Думая о позиции Эренбурга в этом вопросе, я допускаю, что можно резко разойтись в тех или иных оценках, но можно ли, не ставя себя в смешное положение, делать вид, что не существует целого большого искусства, не существует только потому, что автор повести почел за благо зажмуриться и увидеть сквозь щелку одних только Пуховых, Сабуровых и Танечек?

В повести высказан взгляд, несправедливый не только по отношению к Эренбургу, но и по отношению ко всем честным и даровитым советским художникам, составляющим силу и славу нашего искусства, ибо именно их трудам — отнюдь не всегда совершенным и свободным от ошибок и слабостей, но трудам большим и целеустремленным — обязано это искусство и той ролью, которую оно играет в жизни нашего народа, и тем местом, которое оно занимает в мировой культуре.

(Там же. Стр. 268—269).

Это уже прямо о себе.

Если в советской литературе сталинских времен — так же, как в живописи, — были только Пухов и Сабуров, а между ними — пустота, то кем же тогда был все эти годы он сам, Константин Михайлович Симонов, со своими шестью Сталинскими премиями, из которых только одну он считает незаслуженной?

Отождествить себя с Пуховым Симонов, разумеется, не может. («Об этом и подумать грешно».) Но тот способ существования, который избрал для себя Сабуров, для него совсем уж неприемлем. Быть Сабуровым он не только не может, но и не хочет:

► Да, с халтурщиками и приспособленцами, такими, как Пухов, мы ведем борьбу и готовы продолжать вести ее вместе с Эренбургом (с той только разницей, что для нас Пуховы ни в какой мере не жертвы сложившейся в нашем искусстве обстановки, а парии искусства, не заслуживающие ни оправдания, ни сочувствия). Но мы не собираемся бороться с Пуховыми под лозунгом Эренбурга «Вперед, к истинному искусству Сабурова» (а другого истинного искусства в повести нет). Больше того, мне, например, странно, что именно Эренбург пытается создать в своей повести из Сабурова тот магнитный полюс, к которому якобы должно притягиваться все лучшее, что есть в сердцах людей искусства. Передо мной лежат на столе книги Эренбурга, сборники его статей и памфлетов, написанных за последние полтора десятилетия. Это книги о борьбе с фашизмом и расизмом, с поджигателями новых войн, книги, проникнутые духом советского гуманизма, книги, разумеется, не составляющие в этом смысле исключения среди многих других хороших боевых книг нашей литературы. В книгах Эренбурга, в его романах можно не соглашаться с тем или с другим. Но то, что они ни в какой мере не являются литературой для литературы, что это книги, если употребить здесь название одной из сталинградских статей Вас. Гроссмана, написанные на «направлении главного удара», — это никогда не стояло и не стоит под сомнением.
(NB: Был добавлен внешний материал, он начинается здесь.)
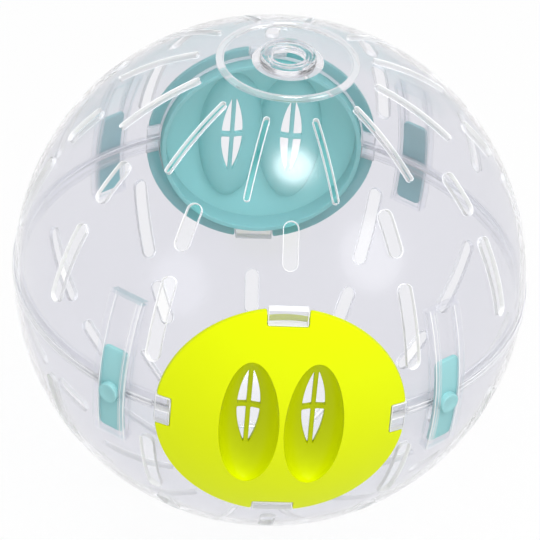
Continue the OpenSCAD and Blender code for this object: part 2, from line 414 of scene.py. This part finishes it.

Здесь мы имеем дело с противоречием поистине удивительным, понять которое трудно, а примириться с которым нельзя. г

(Там же. Стр. 269—270).

Тут слышится тот же начальственный окрик. Та же конечная цель: одернуть Эренбурга, осудить его уклон от официозной советской эстетики. Но понять эту эренбурговскую причуду ему действительно трудно. И в удивлении, которое она у него вызывает, нет и тени демагогии. Он действительно изумлен.

Как же так? — искренне недоумевает он. — Ведь мы же с Вами, Илья Григорьевич, товарищи по оружию. Все эти годы вместе сражались «на направлении главного удара», защищали одни и те же ценности, выполняли одни и те же сталинские поручения. Что ж теперь из себя целку строить, делать вид, что Вы — другой, не такой, как я, как все мы, одним миром мазанные...

Но Эренбург не притворялся. Он действительно был другой. И не в том даже тут было дело, что у него были другие художественные кумиры (несдавшийся Фальк, а не растливший свой дар Кончаловский). Не в том, что ни при какой погоде не повернулся бы у него язык и не поднялась рука поставить, как это сделал Симонов, имена Вучетича и Иогансона в один ряд с именами Сарьяна и Пластова. Не в том даже, что в молодые годы он бредил стихами Цветаевой и Пастернака, дружил с Мандельштамом и Бабелем.

Все это, конечно, тоже выразилось, выплеснулось в его «Оттепели». Но не это в ней было главным Во всяком случае, не это сделало ее тем историческим событием, каким она стала.

Главным в ней было то, что она была ВЗДОХОМ ОБЛЕГЧЕНИЯ.